Marsden Hartley, Mt. Katahdin (Maine), Autumn #2, 1939–40. Oil on canvas, 30 1⁄4 x 40 1⁄4 in. (76.8 x 102.2 cm). The Metropolitan Museum of Art, Edith and Milton Lowenthal Collection, Bequest of Edith Abrahamson Lowenthal

Hartley’s paintings transport viewers along Maine’s coastline from Ogunquit to Corea, out to Vinalhaven island, inland to the western lakes and mountains, and north to the Katahdin Woods and Waters region.

Along the way, we visit gurgling streams, mountain-backed lakes, ships at sea, and forested peaks. We also meet the locals, from burly bathers to hardy fishermen.

In future posts, I’ll focus on some of the locations depicted, using Hartley’s works as an entry point.

Marsden Hartley, Lobster Fishermen, 1940–41. Oil on hardboard (masonite), 29 3/4 x 40 7/8 in. (75.6 x 103.8 cm). The Metropolitan Museum of Art, Arthur Hoppock Hearn Fund
Co-curated exhibtion

Co-curators Elizabeth Finch, Lunder Curator of American Art at the Colby College Museum of Art; Donna M. Cassidy, professor of American and New England Studies and Art History at the University of Southern Maine; and Randall Griffey, curator in the Department of Modern and Contemporary Art  at The Metropolitan Museum of Art, have created an exhibition that follows Hartley’s development as an artist and identifies the various influences on his works.

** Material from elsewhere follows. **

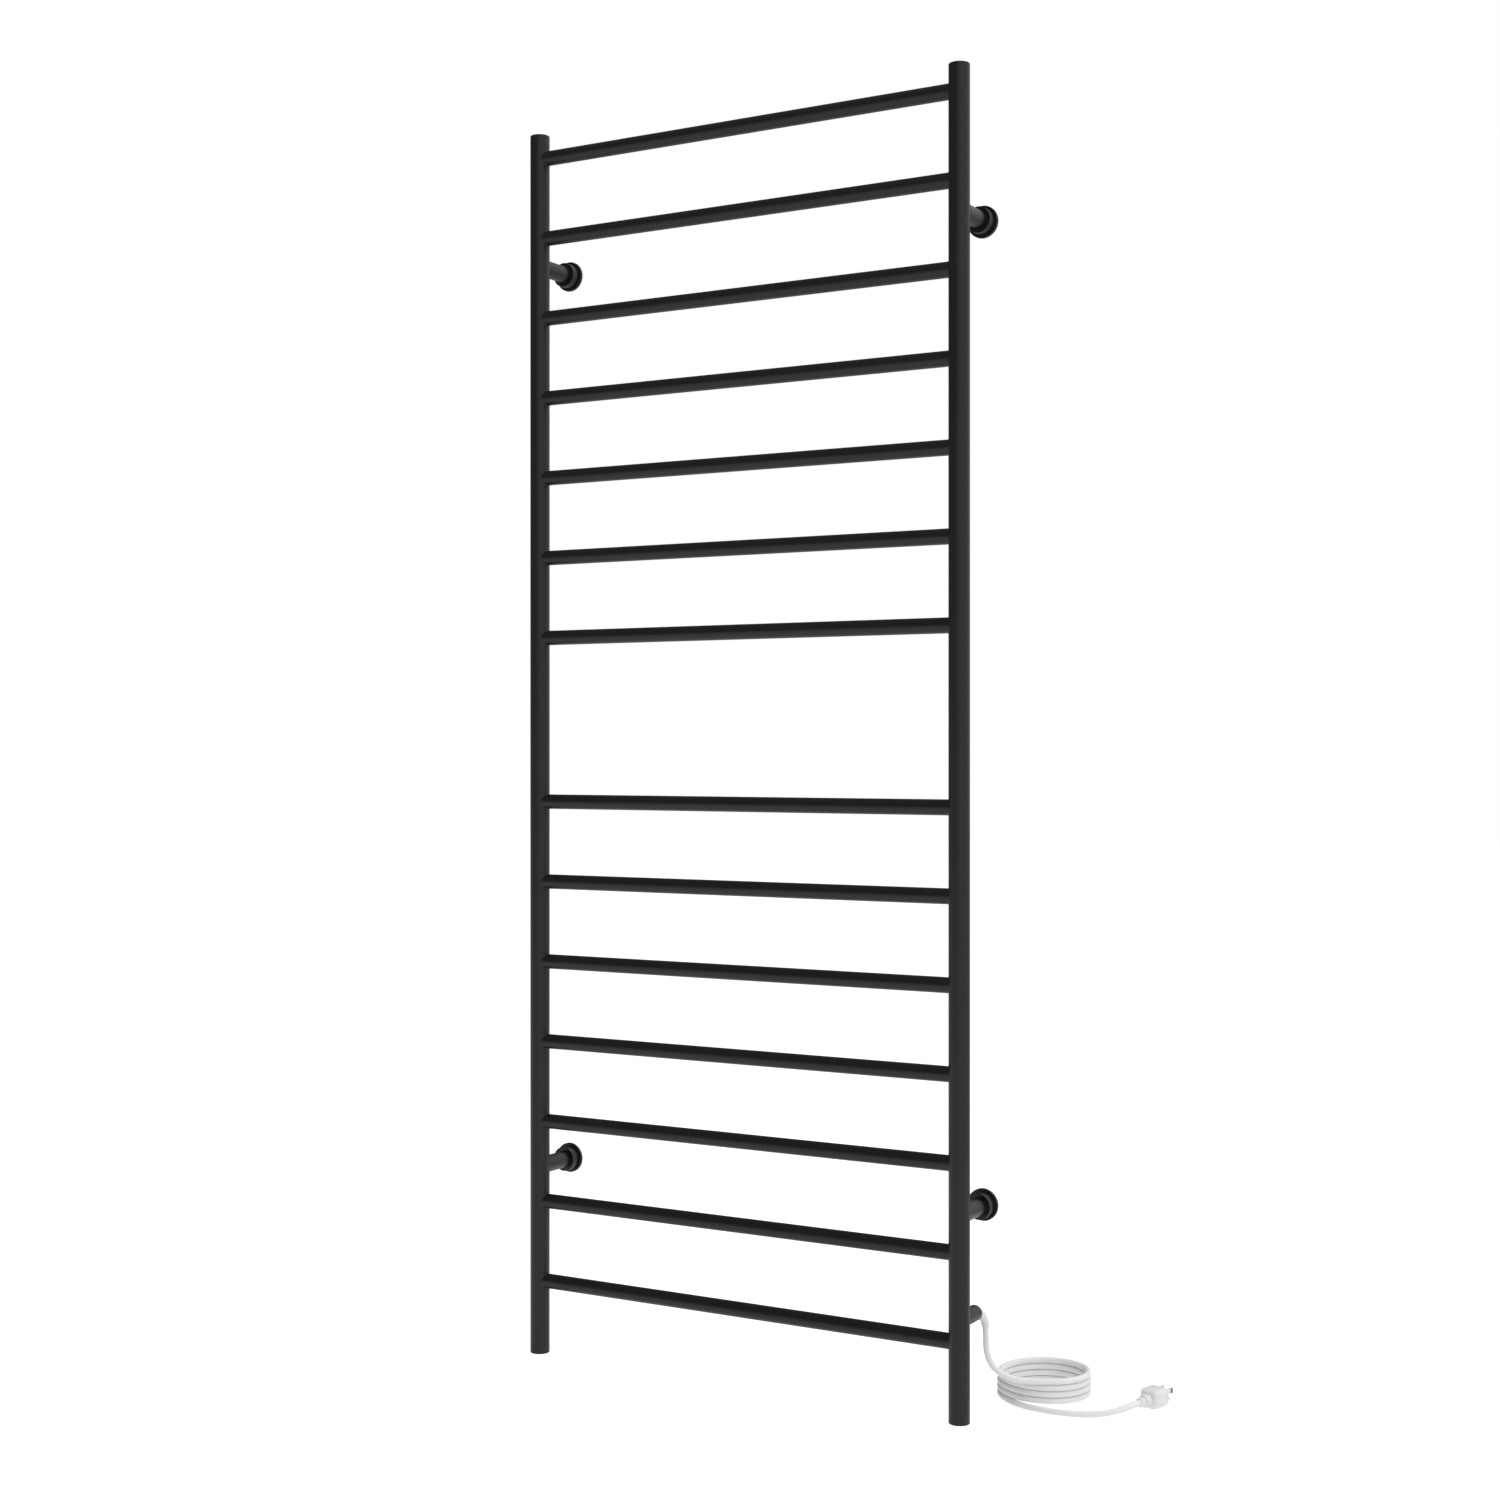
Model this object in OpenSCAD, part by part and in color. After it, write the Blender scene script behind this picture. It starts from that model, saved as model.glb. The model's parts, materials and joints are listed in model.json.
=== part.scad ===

Marsden Hartley, Canuck Yankee Lumberjack at Old Orchard Beach, Maine, 1940–41. Oil on Masonite-type hardboard, 40 1/8 x 30 in. (101.9 x 76.2 cm). Hirshhorn Museum and Sculpture Garden, Smithsonian Institution

Even if you were fortunate enough to view this exhibit at the Met Breuer this spring, come see it at Colby, too. I’ve enjoyed it in both locations, and honestly, I think I like the Maine venue more—perhaps because the works have come home.

If you go:

The Colby College Museum of Art is open 10am-5pm Tuesday-Saturday and noon-5pm Sunday; admission is free. NOTE: Every Tuesday at noon, a curator leads a free tour of Marsden Hartley’s Maine.

While here, don’t miss the companion exhibit Visionary Painting, curated by Alex Katz, on view through Aug. 27.